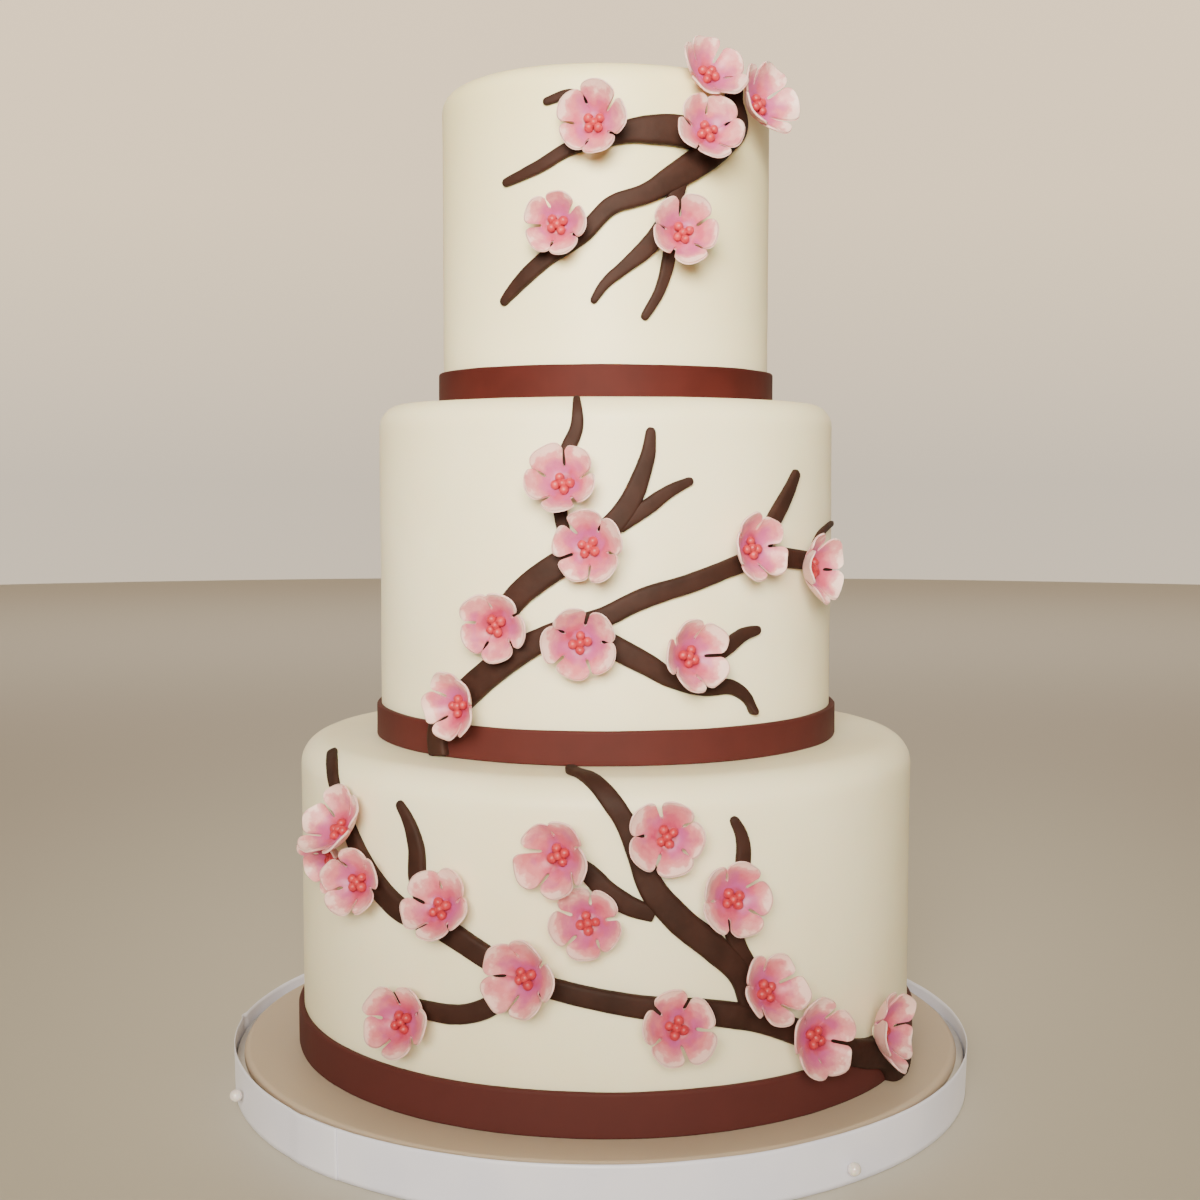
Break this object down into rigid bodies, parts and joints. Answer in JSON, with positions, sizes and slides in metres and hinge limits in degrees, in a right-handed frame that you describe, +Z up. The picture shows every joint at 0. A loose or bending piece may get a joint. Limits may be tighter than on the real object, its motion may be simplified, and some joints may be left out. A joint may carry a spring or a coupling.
{
  "type": "tiered wedding cake on a board",
  "caption": "Tiered wedding cake in ivory fondant with chocolate-brown fondant branches, pink blossoms and brown bands, on an iced board with a satin ribbon",
  "frame": {"origin": "middle of the board's underside, on the surface the cake stands on", "axes": "+Z is up through the tiers, the decorated front faces -Y, and +X is to the right as seen from the front"},
  "size_m": [0.2542, 0.2542, 0.3457],
  "materials": {
    "fondant": "ivory sugar paste, smooth and matte",
    "band": "reddish-brown chocolate paste strip, soft sheen",
    "branch": "hand-rolled chocolate-brown paste, matte",
    "petal": "thin pale pink flower paste, deeper pink at the heart, coral centres",
    "board": "foil-papered drum board, off-white underside",
    "ribbon": "white satin ribbon with a lilac cast",
    "pearl": "pearl-lustre pin heads"
  },
  "bodies": {
    "root": {"cake_board": "board", "board_icing": "fondant", "board_ribbon": "ribbon", "pearl_pin_left": "pearl", "pearl_pin_right": "pearl", "pearl_pin_back": "pearl", "tier_bottom": "fondant", "band_bottom": "band", "branch_bottom_main": "branch", "branch_bottom_left_upper": "branch", "branch_bottom_left_lower": "branch", "branch_bottom_upright": "branch", "branch_bottom_upright_right": "branch", "branch_bottom_upright_left": "branch", "blossom_bottom_1": "petal", "blossom_bottom_2": "petal", "blossom_bottom_3": "petal", "blossom_bottom_4": "petal", "blossom_bottom_5": "petal", "blossom_bottom_6": "petal", "blossom_bottom_7": "petal", "blossom_bottom_8": "petal", "blossom_bottom_9": "petal", "blossom_bottom_10": "petal", "blossom_bottom_11": "petal", "blossom_bottom_12": "petal", "blossom_bottom_13": "petal", "blossom_bottom_14": "petal", "tier_middle": "fondant", "band_middle": "band", "branch_middle_main": "branch", "branch_middle_upright": "branch", "branch_middle_upright_twig": "branch", "branch_middle_shoulder_twig": "branch", "branch_middle_lower": "branch", "branch_middle_lower_twig": "branch", "branch_middle_side": "branch", "branch_middle_side_twig": "branch", "blossom_middle_1": "petal", "blossom_middle_2": "petal", "blossom_middle_3": "petal", "blossom_middle_4": "petal", "blossom_middle_5": "petal", "blossom_middle_6": "petal", "blossom_middle_7": "petal", "blossom_middle_8": "petal", "tier_top": "fondant", "band_top": "band", "branch_top_main": "branch", "branch_top_upper": "branch", "branch_top_upper_twig": "branch", "branch_top_lower": "branch", "branch_top_lower_twig": "branch", "blossom_top_1": "petal", "blossom_top_2": "petal", "blossom_top_3": "petal", "blossom_top_4": "petal", "blossom_top_5": "petal", "blossom_top_6": "petal"}
  },
  "joints": []
}
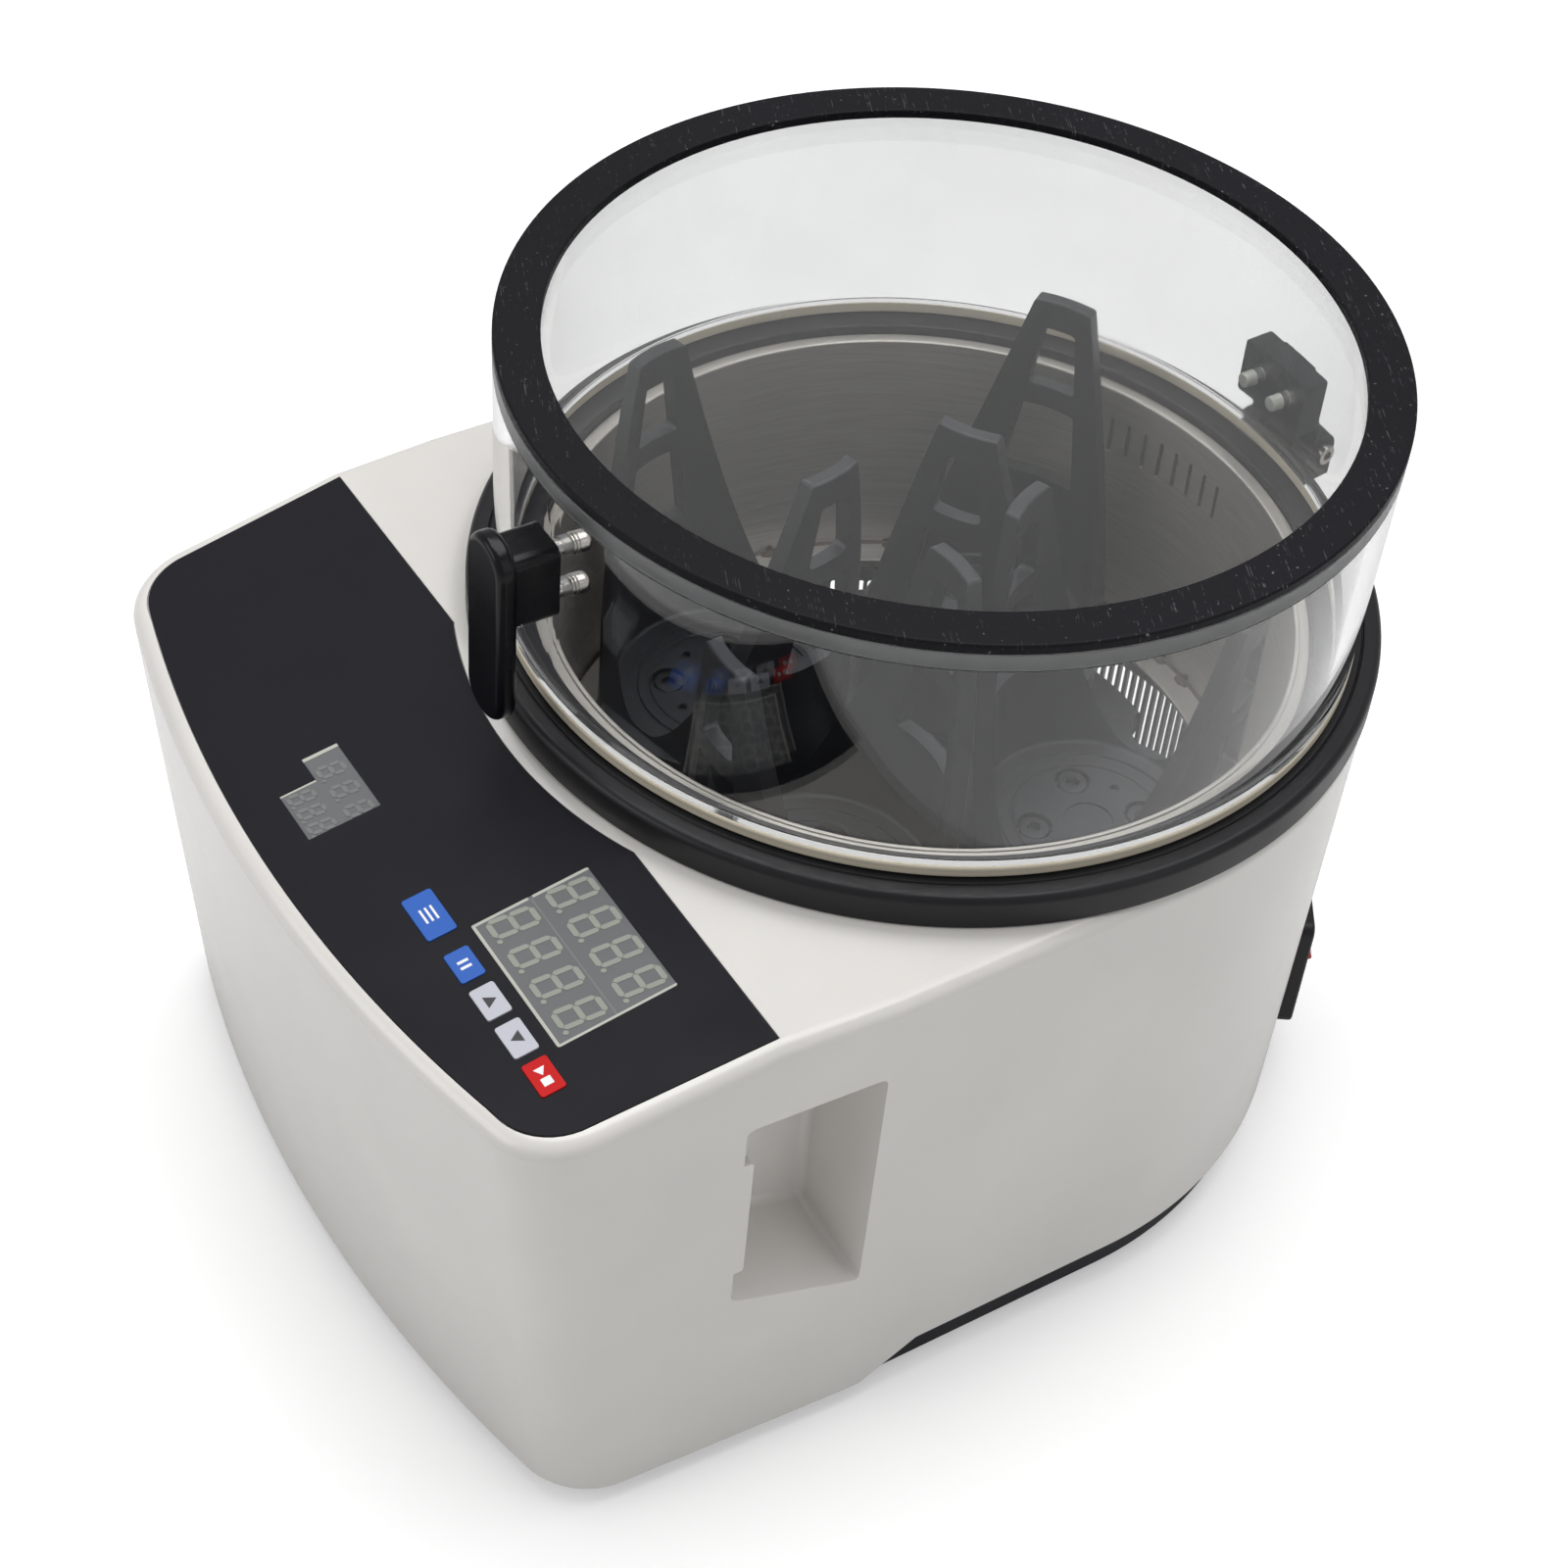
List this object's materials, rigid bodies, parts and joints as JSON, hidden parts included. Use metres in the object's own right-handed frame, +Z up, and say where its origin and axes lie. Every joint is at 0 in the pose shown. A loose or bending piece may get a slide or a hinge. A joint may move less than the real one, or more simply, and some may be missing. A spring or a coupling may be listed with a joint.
{
  "type": "planetary ball mill",
  "caption": "Tabletop planetary ball mill: moulded housing with a sloped control panel, steel chamber, hinged clear cover, and jar holders that spin on a belt-driven turntable.",
  "frame": {"origin": "on the table, under the middle of the overall box", "axes": "+Z up, +Y to the back, where the cover's hinge is, +X to the right as seen by the user at the panel"},
  "size_m": [0.2854, 0.3852, 0.29],
  "materials": {
    "white_plastic": "gloss white moulding",
    "black_plastic": "black, lightly brushed",
    "panel_film": "matt printed film",
    "smoked_window": "smoked clear window over pale segments",
    "blue_key": "blue film key",
    "white_key": "white film key",
    "red_key": "red",
    "circuit_board": "green circuit board",
    "rubber": "matt black",
    "seal_rubber": "cream sealing strip",
    "acrylic": "clear acrylic, polished",
    "stainless": "satin stainless sheet",
    "bright_steel": "bright plated",
    "steel": "machined",
    "dark_steel": "blackened machined steel",
    "cast_metal": "cast and machined"
  },
  "bodies": {
    "housing": {"shell": "white_plastic", "base_plate": "black_plastic", "foot_1": "rubber", "foot_2": "rubber", "foot_3": "rubber", "foot_4": "rubber", "rear_vent_grille": "black_plastic", "panel_overlay": "panel_film", "display_main": "smoked_window", "display_temp": "smoked_window", "control_board": "circuit_board", "body_ring": "black_plastic", "bowl": "stainless", "hinge_ring_leaf": "black_plastic", "hinge_pin": "bright_steel", "deck_plate": "steel", "bearing_housing": "cast_metal", "lower_bearing": "steel", "upper_bearing": "steel", "sun_gear": "dark_steel", "drive_belt": "rubber", "motor": "cast_metal", "speed_controller": "cast_metal", "mains_inlet": "black_plastic"},
    "cover": {"cover": "acrylic", "cover_top_ring": "black_plastic", "cover_seal": "seal_rubber", "cover_handle": "black_plastic", "handle_bolt_1": "bright_steel", "handle_bolt_2": "bright_steel", "hinge_cover_leaf": "black_plastic", "hinge_bolt_1": "bright_steel", "hinge_bolt_2": "bright_steel"},
    "turntable": {"turntable": "dark_steel", "main_shaft": "steel", "driven_pulley": "cast_metal", "planet_bearing_1": "steel", "planet_bearing_2": "steel", "planet_bearing_3": "steel", "planet_bearing_4": "steel"},
    "motor_rotor": {"motor_shaft": "steel", "motor_pulley": "cast_metal"},
    "planet_1": {"jar_holder_1": "dark_steel", "planet_shaft_1": "steel", "planet_gear_1": "dark_steel"},
    "planet_2": {"jar_holder_2": "dark_steel", "planet_shaft_2": "steel", "planet_gear_2": "dark_steel"},
    "planet_3": {"jar_holder_3": "dark_steel", "planet_shaft_3": "steel", "planet_gear_3": "dark_steel"},
    "planet_4": {"jar_holder_4": "dark_steel", "planet_shaft_4": "steel", "planet_gear_4": "dark_steel"},
    "rocker": {"rocker_switch": "red_key"},
    "menu_key": {"key_menu": "blue_key"},
    "pause_key": {"key_pause": "blue_key"},
    "up_key": {"key_up": "white_key"},
    "down_key": {"key_down": "white_key"},
    "run_stop_key": {"key_run_stop": "red_key"}
  },
  "joints": [
    {"name": "cover_hinge", "type": "hinge", "parent": "housing", "child": "cover", "pos_m": [0, 0.18655, 0.203], "axis": [-1, 0, 0], "range_deg": [0, 95]},
    {"name": "turntable_spin", "type": "hinge", "parent": "housing", "child": "turntable", "pos_m": [0, 0.03705, 0.097], "axis": [0, 0, 1], "continuous": true},
    {"name": "motor_spin", "type": "hinge", "parent": "housing", "child": "motor_rotor", "pos_m": [0, -0.12295, 0.034], "axis": [0, 0, 1], "continuous": true},
    {"name": "planet_1_spin", "type": "hinge", "parent": "turntable", "child": "planet_1", "pos_m": [0.05535, 0.073, 0.114], "axis": [0, 0, 1], "continuous": true},
    {"name": "planet_2_spin", "type": "hinge", "parent": "turntable", "child": "planet_2", "pos_m": [-0.03595, 0.0924, 0.114], "axis": [0, 0, 1], "continuous": true},
    {"name": "planet_3_spin", "type": "hinge", "parent": "turntable", "child": "planet_3", "pos_m": [-0.05535, 0.0011, 0.114], "axis": [0, 0, 1], "continuous": true},
    {"name": "planet_4_spin", "type": "hinge", "parent": "turntable", "child": "planet_4", "pos_m": [0.03595, -0.0183, 0.114], "axis": [0, 0, 1], "continuous": true},
    {"name": "rocker_tip", "type": "hinge", "parent": "housing", "child": "rocker", "pos_m": [0.08036, 0.15618, 0.054], "axis": [0.829, -0.5592, 0], "range_deg": [-16, 0]},
    {"name": "menu_press", "type": "slide", "parent": "housing", "child": "menu_key", "axis": [0, 0.1593, -0.9872], "range_m": [0, 0.0006], "stiffness_N_per_m": 400},
    {"name": "pause_press", "type": "slide", "parent": "housing", "child": "pause_key", "axis": [0, 0.1593, -0.9872], "range_m": [0, 0.0006], "stiffness_N_per_m": 400},
    {"name": "up_press", "type": "slide", "parent": "housing", "child": "up_key", "axis": [0, 0.1593, -0.9872], "range_m": [0, 0.0006], "stiffness_N_per_m": 400},
    {"name": "down_press", "type": "slide", "parent": "housing", "child": "down_key", "axis": [0, 0.1593, -0.9872], "range_m": [0, 0.0006], "stiffness_N_per_m": 400},
    {"name": "run_stop_press", "type": "slide", "parent": "housing", "child": "run_stop_key", "axis": [0, 0.1593, -0.9872], "range_m": [0, 0.0006], "stiffness_N_per_m": 400}
  ],
  "couplings": [
    {"joint": "motor_spin", "follows": "turntable_spin", "ratio": 2},
    {"joint": "planet_1_spin", "follows": "turntable_spin", "ratio": 2},
    {"joint": "planet_2_spin", "follows": "turntable_spin", "ratio": 2},
    {"joint": "planet_3_spin", "follows": "turntable_spin", "ratio": 2},
    {"joint": "planet_4_spin", "follows": "turntable_spin", "ratio": 2}
  ]
}
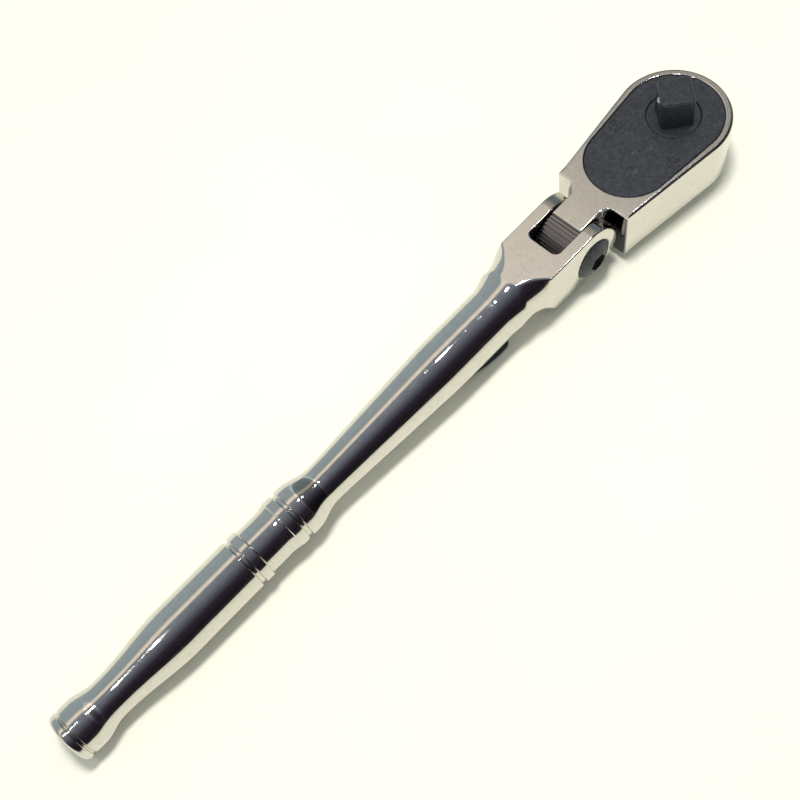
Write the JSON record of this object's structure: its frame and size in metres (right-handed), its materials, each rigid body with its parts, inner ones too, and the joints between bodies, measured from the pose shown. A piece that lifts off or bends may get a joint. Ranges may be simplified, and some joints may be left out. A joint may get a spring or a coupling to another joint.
{
  "type": "flex-head ratchet wrench",
  "caption": "Chromed ratchet wrench with a square drive, a locking tilt head, a reversing pawl and a turned handle.",
  "frame": {"origin": "on the drive axis, at mid-thickness of the head, with the head in line with the handle", "axes": "+X from the handle towards the tip of the head, +Z out along the drive square, +Y to the left"},
  "size_m": [0.254, 0.0338, 0.0321],
  "materials": {
    "chrome": "mirror-polished chrome plate, satin on the flats",
    "black_oxide": "black oxide on steel",
    "bright_steel": "bright ground steel",
    "spring_steel": "drawn spring steel",
    "bronze": "plain bronze shim stock",
    "rubber": "matt black nitrile rubber"
  },
  "bodies": {
    "handle": {"handle": "chrome", "hinge_nut": "black_oxide", "hinge_screw": "black_oxide", "hinge_shims": "bronze", "trigger_pin": "bright_steel", "lock_spring": "spring_steel"},
    "head": {"head_housing": "chrome", "cover_plate": "black_oxide", "cover_gasket": "rubber", "cover_screws": "black_oxide", "thrust_washer": "spring_steel", "pawl_pin": "bright_steel", "lever_o_ring": "rubber"},
    "drive": {"drive_gear": "black_oxide", "detent_spring": "spring_steel"},
    "ball": {"detent_ball": "bright_steel"},
    "lever": {"reverse_lever": "chrome", "reverse_plunger": "bright_steel", "reverse_spring": "spring_steel", "lever_clip": "spring_steel"},
    "pawl": {"pawl": "bright_steel"},
    "trigger": {"trigger": "black_oxide"},
    "lock": {"lock_plunger": "bright_steel"}
  },
  "joints": [
    {"name": "head_tilt", "type": "hinge", "parent": "handle", "child": "head", "pos_m": [-0.047, 0, 0], "axis": [0, 1, 0], "range_deg": [-75, 75]},
    {"name": "drive_spin", "type": "hinge", "parent": "head", "child": "drive", "pos_m": [0, 0, 0], "axis": [0, 0, 1], "continuous": true},
    {"name": "ball_press", "type": "slide", "parent": "drive", "child": "ball", "axis": [0.7694, -0.6388, 0], "range_m": [0, 0.00045], "deforming": ["detent_spring"]},
    {"name": "reverse_turn", "type": "hinge", "parent": "head", "child": "lever", "pos_m": [-0.027, 0, 0], "axis": [0, 0, 1], "range_deg": [-60, 0]},
    {"name": "pawl_rock", "type": "hinge", "parent": "head", "child": "pawl", "pos_m": [-0.0175, 0, 0], "axis": [0, 0, 1], "range_deg": [0, 5]},
    {"name": "trigger_press", "type": "hinge", "parent": "handle", "child": "trigger", "pos_m": [-0.09, 0, -0.006], "axis": [0, -1, 0], "range_deg": [0, 11]},
    {"name": "lock_slide", "type": "slide", "parent": "handle", "child": "lock", "axis": [-1, 0, 0], "range_m": [0, 0.0012], "deforming": ["lock_spring"]}
  ],
  "couplings": [
    {"joint": "pawl_rock", "follows": "reverse_turn", "ratio": -0.083333},
    {"joint": "lock_slide", "follows": "trigger_press", "m_per_rad": 0.006}
  ]
}
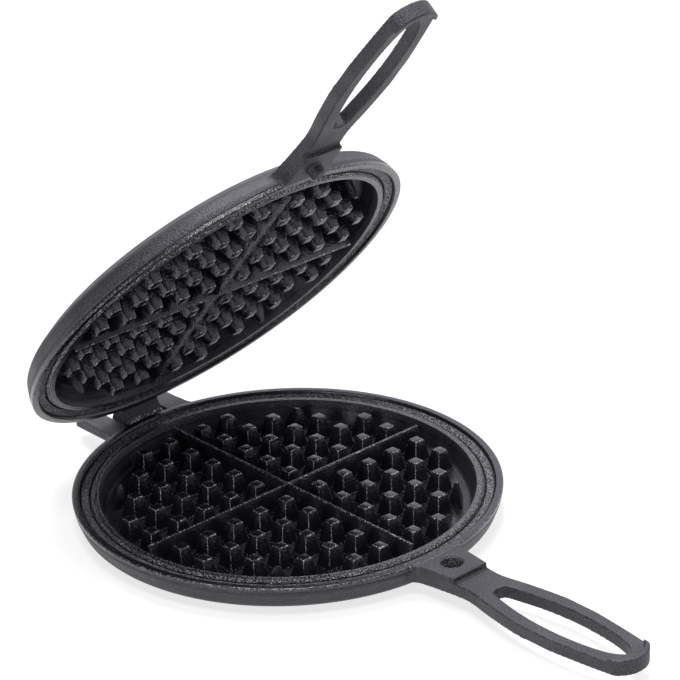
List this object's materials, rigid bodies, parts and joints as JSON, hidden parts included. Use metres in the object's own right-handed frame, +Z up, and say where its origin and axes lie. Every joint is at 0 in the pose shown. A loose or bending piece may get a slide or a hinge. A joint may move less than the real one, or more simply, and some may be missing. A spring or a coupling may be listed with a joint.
{
  "type": "waffle iron",
  "caption": "Stove-top waffle iron in seasoned cast iron: round hinged plates with peg grids, a cross of dividers and flat loop handles, shown half open.",
  "frame": {"origin": "centre of the lower plate's flat underside, which rests on the table or burner", "axes": "+Z up, +X from the hinge towards the handles, +Y along the hinge pin"},
  "size_m": [0.3796, 0.216, 0.2917],
  "materials": {
    "iron": "seasoned cast iron, matte and sandy outside, near-black and glossy inside the wells",
    "pin_steel": "dark drawn steel rod"
  },
  "bodies": {
    "lower": {"lower_plate": "iron", "hinge_pin": "pin_steel"},
    "upper": {"upper_plate": "iron"}
  },
  "joints": [
    {"name": "plate_hinge", "type": "hinge", "parent": "lower", "child": "upper", "pos_m": [-0.1155, 0, 0.0108], "axis": [0, -1, 0], "range_deg": [-50.2, 61.8]}
  ]
}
....
Copy out every line in the listing where the word "that" appears.

* **Solution**:
Break this object down into rigid bodies, parts and joints. Answer in JSON, with positions, sizes and slides in metres and hinge limits in degrees, in a right-handed frame that you describe, +Z up. The picture shows every joint at 0. A loose or bending piece may get a joint. Limits may be tighter than on the real object, its motion may be simplified, and some joints may be left out. A joint may carry a spring or a coupling.
  "caption": "Tabletop planetary ball mill: moulded housing with a sloped control panel, steel chamber, hinged clear cover, and jar holders that spin on a belt-driven turntable.",
Write the JSON record of this object's structure: its frame and size in metres (right-handed), its materials, each rigid body with its parts, inner ones too, and the joints between bodies, measured from the pose shown. A piece that lifts off or bends may get a joint. Ranges may be simplified, and some joints may be left out. A joint may get a spring or a coupling to another joint.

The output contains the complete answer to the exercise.